The Pale King and the “Cowboys of Information”
Tuesday, March 28th, 2017
Date | Time | Location |
---|---|---|
Tuesday, March 28, 2017 | 4:00PM - 5:30PM | Seminar Room 208N, Munk School of Global Affairs 1 Devonshire Place M5S 3K7 |
Series
CSUS and F. Ross Johnson Distinguished Speaker Series
Description
In 1997-98, David Foster Wallace took three accounting classes at Illinois State University as part of the research for what became The Pale King, his posthumously published, unfinished novel about IRS accountants.
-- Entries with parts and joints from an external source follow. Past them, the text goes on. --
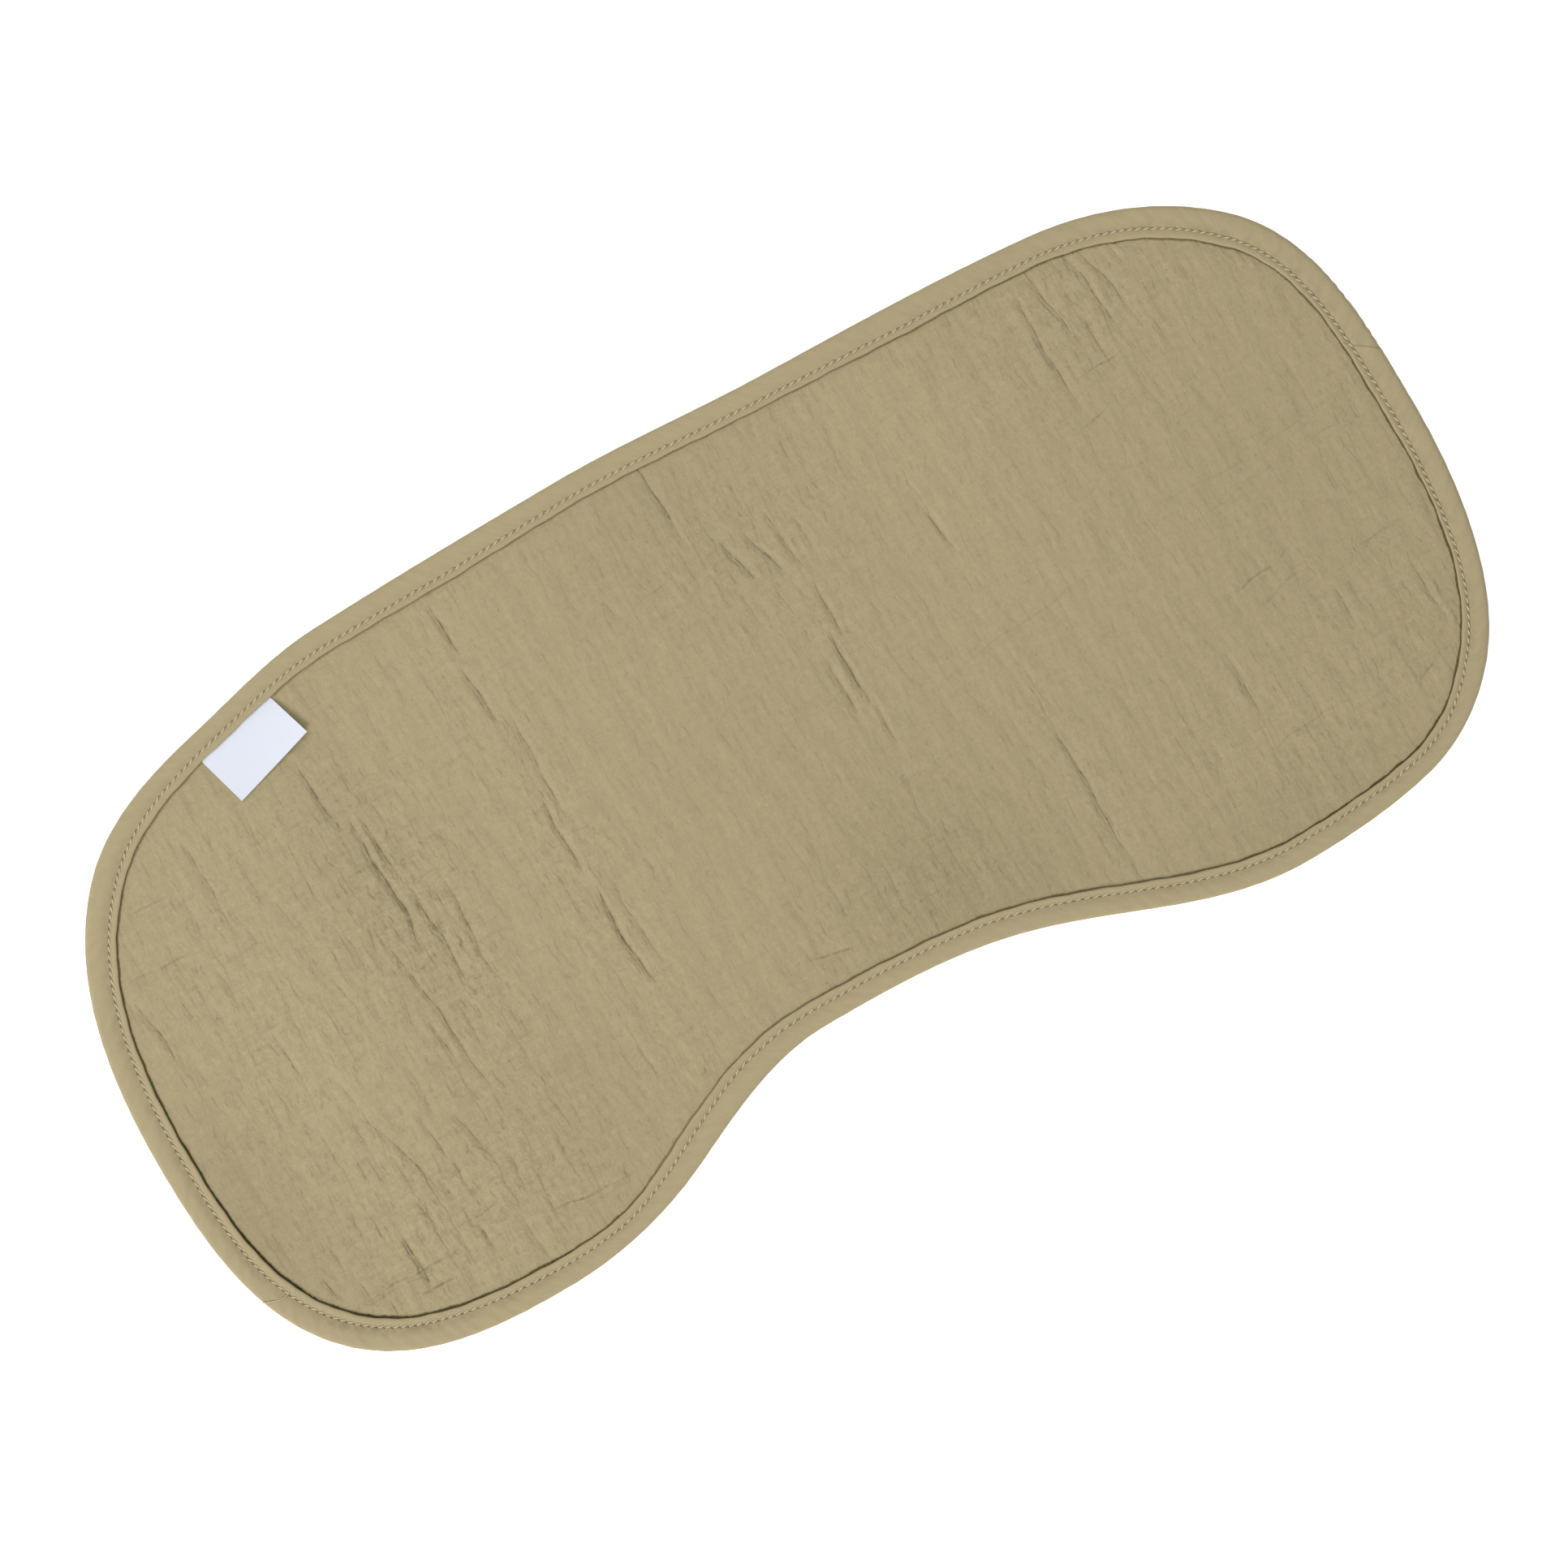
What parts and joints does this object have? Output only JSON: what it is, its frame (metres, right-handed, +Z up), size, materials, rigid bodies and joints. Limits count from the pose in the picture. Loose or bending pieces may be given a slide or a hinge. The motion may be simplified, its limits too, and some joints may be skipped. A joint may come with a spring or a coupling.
{
  "type": "burp cloth",
  "caption": "Flat contoured burp cloth: a crinkled muslin panel with a shallow neck curve, a folded bias binding round its edge and a small blank side label.",
  "frame": {"origin": "centre of the overall box on the surface that the cloth lies on", "axes": "+X along the cloth, with the label end at -X; +Y towards the straighter long edge, away from the neck curve; +Z up, out of the side that carries the label"},
  "size_m": [0.5, 0.2413, 0.0047],
  "materials": {
    "muslin": "matt crinkled double gauze, sandy olive",
    "binding": "matt plain-weave bias tape, sandy olive, one row of topstitching",
    "label": "smooth white satin ribbon, blank"
  },
  "bodies": {
    "root": {"muslin_panel": "muslin", "edge_binding": "binding", "side_label": "label"}
  },
  "joints": []
}
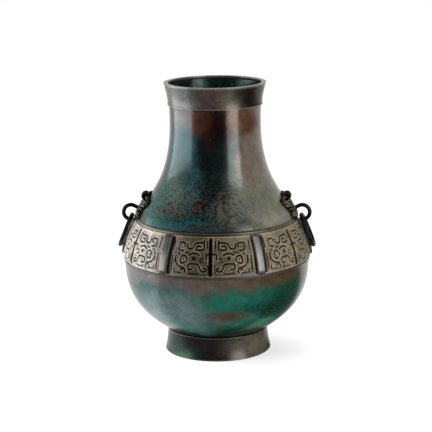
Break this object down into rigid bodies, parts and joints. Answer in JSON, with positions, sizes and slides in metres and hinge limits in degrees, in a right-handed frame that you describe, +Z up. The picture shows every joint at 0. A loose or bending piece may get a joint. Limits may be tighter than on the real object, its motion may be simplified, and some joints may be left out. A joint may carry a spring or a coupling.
{
  "type": "bronze hu vase",
  "caption": "Round-bellied ritual wine vase with a collared mouth, a foot ring, a relief frieze between ribs, and two animal-mask handles with swinging rings.",
  "frame": {"origin": "on the axis of the vase, on the surface that the foot ring stands on", "axes": "+Z up along the axis of the vase, +X through the right-hand handle, -Y through the middle of the front frieze panel"},
  "size_m": [0.2202, 0.2076, 0.3],
  "materials": {
    "vessel_patina": "polished cast bronze with a green, teal and brown patina",
    "collar_bronze": "smooth brown-grey patinated bronze",
    "foot_bronze": "smooth dark brown patinated bronze",
    "buff_relief": "dull buff-coloured relief casting, dark in the grooves",
    "rib_bronze": "smooth grey-green patinated bronze",
    "dark_bar": "smooth grey-black patinated bronze"
  },
  "bodies": {
    "vessel": {"vessel_body": "vessel_patina", "mouth_collar": "collar_bronze", "foot_ring": "foot_bronze", "base_plate": "foot_bronze", "lower_border": "buff_relief", "upper_border": "buff_relief", "frieze_panel_1": "buff_relief", "frieze_panel_2": "buff_relief", "frieze_panel_3": "buff_relief", "frieze_panel_4": "buff_relief", "frieze_panel_5": "buff_relief", "frieze_panel_6": "buff_relief", "rib_1": "rib_bronze", "rib_2": "rib_bronze", "rib_3": "rib_bronze", "rib_4": "rib_bronze", "rib_5": "rib_bronze", "rib_6": "rib_bronze", "mask_right": "buff_relief", "loop_right": "dark_bar", "rove_right": "rib_bronze", "mask_left": "buff_relief", "loop_left": "dark_bar", "rove_left": "rib_bronze"},
    "ring_right": {"ring_right": "dark_bar"},
    "ring_left": {"ring_left": "dark_bar"}
  },
  "joints": [
    {"name": "ring_right_swing", "type": "hinge", "parent": "vessel", "child": "ring_right", "pos_m": [0.09422, 0, 0.15135], "axis": [0, -1, 0], "range_deg": [0, 189]},
    {"name": "ring_left_swing", "type": "hinge", "parent": "vessel", "child": "ring_left", "pos_m": [-0.09422, 0, 0.15135], "axis": [0, 1, 0], "range_deg": [0, 189]}
  ]
}
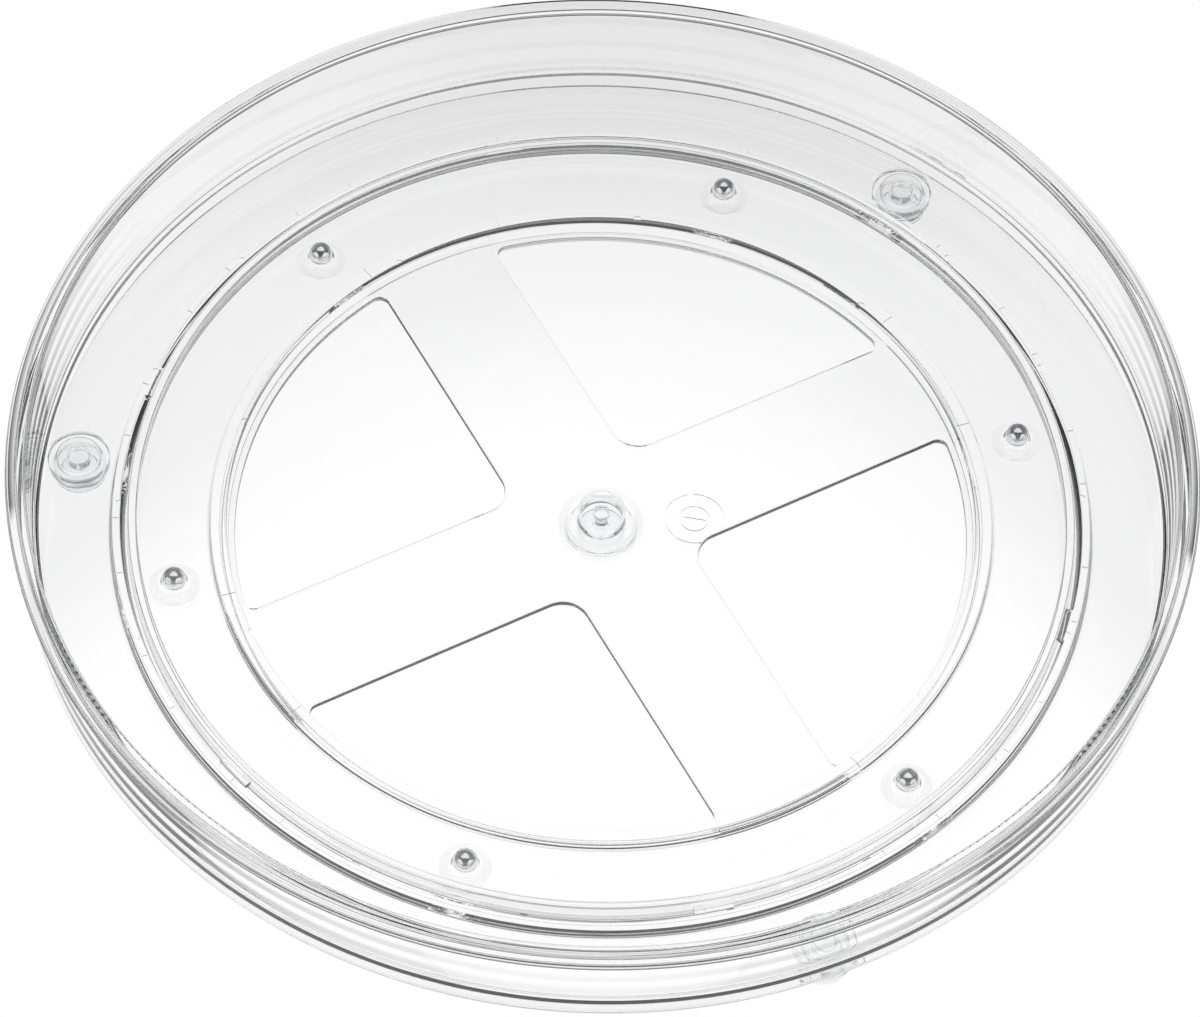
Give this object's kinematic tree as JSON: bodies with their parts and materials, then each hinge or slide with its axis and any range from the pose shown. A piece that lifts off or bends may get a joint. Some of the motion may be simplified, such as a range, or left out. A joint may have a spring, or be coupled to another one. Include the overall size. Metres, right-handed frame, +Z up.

His notes for these classes include, in block capitals, the statement “ACCOUNTANTS ARE COWBOYS OF INFORMATION.” This talk draws on archival research at the Harry Ransom Center (at the University of Texas at Austin), arguing that The Pale King is not only a book about “cowboys of information” at the Peoria IRS Regional Center; it is also a book that required its author and its editor—as well as its readers—to act as cowboys of information, corralling a large and increasingly unwieldy body of data into something meaningful.
Philip Sayers is a PhD candidate in English at the University of Toronto, and a Junior Fellow at Massey College. He holds a BA in English from Cambridge and an MA in Comparative Literature from University College London, and specializes in twentieth century and contemporary Anglophone prose, psychoanalysis, and continental philosophy.